Second, these statements show how incredibly quick white Americans are to portray themselves as the victims of their own racism against black people. Throughout American history, every instance of the oppression of African Americans has been spun into a myth about the oppression of white people, from poor masters being pressured to free their slaves without adequate compensation, to poor white children being forced to go to school with supposedly backward black children, to poor frat boys being harassed and threatened and made to feel unsafe just because they made a “mistake.”
These racial reversals drag white people ever deeper into delusions and resentment, preventing them from seeing the injustice that is right before their eyes. This pernicious tendency to flip the script is one of the biggest obstacles to racial justice in our time. Parker Rice is definitely not the only person to respond to this incident by feeling sorry for the white fraternity boys and minimizing the deep damage they have done to their campus community. And that’s a problem.
Let me be clear. I don’t believe that the bad things you do when you are 18 or 20 (or 40 or 60) should define you for your entire life. Whether you are a frat boy or a felon, you deserve another chance. You should be given the opportunity to prove that you can recognize the wrong you have done and try to change and make amends.

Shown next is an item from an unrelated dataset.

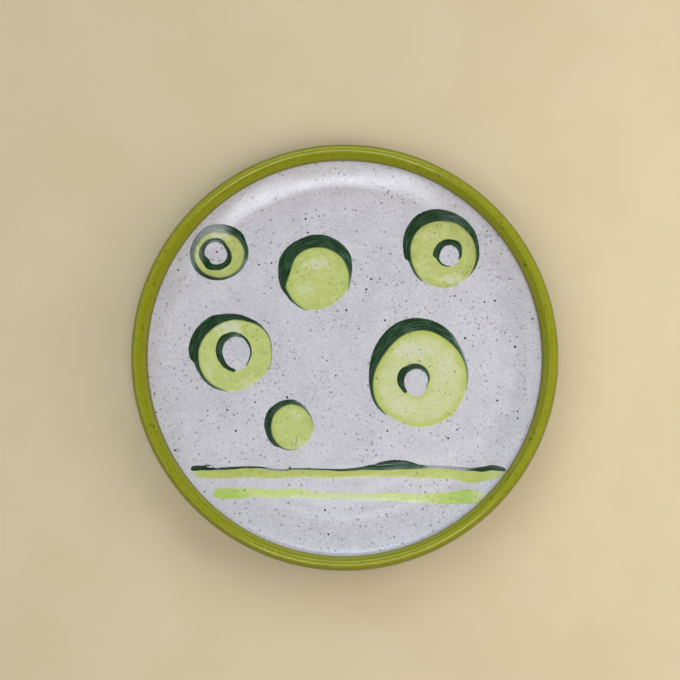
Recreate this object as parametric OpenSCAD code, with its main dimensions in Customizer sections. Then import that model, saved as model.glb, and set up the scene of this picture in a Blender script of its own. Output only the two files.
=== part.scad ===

But in order for that to happen, you need to make a real apology.
For Levi Pettit and Parker Rice, just like for me and the rest of white America, the journey to justice begins with acknowledging our own complicity in racism, and being honest about the fact that we are not the victim: we may even be the oppressor. Only then can we help to build the kind of community that Oklahoma University president David Boren so eloquently describes: a place of equal opportunity where people treat each other with respect, love each other like family, and have absolutely zero tolerance for racism.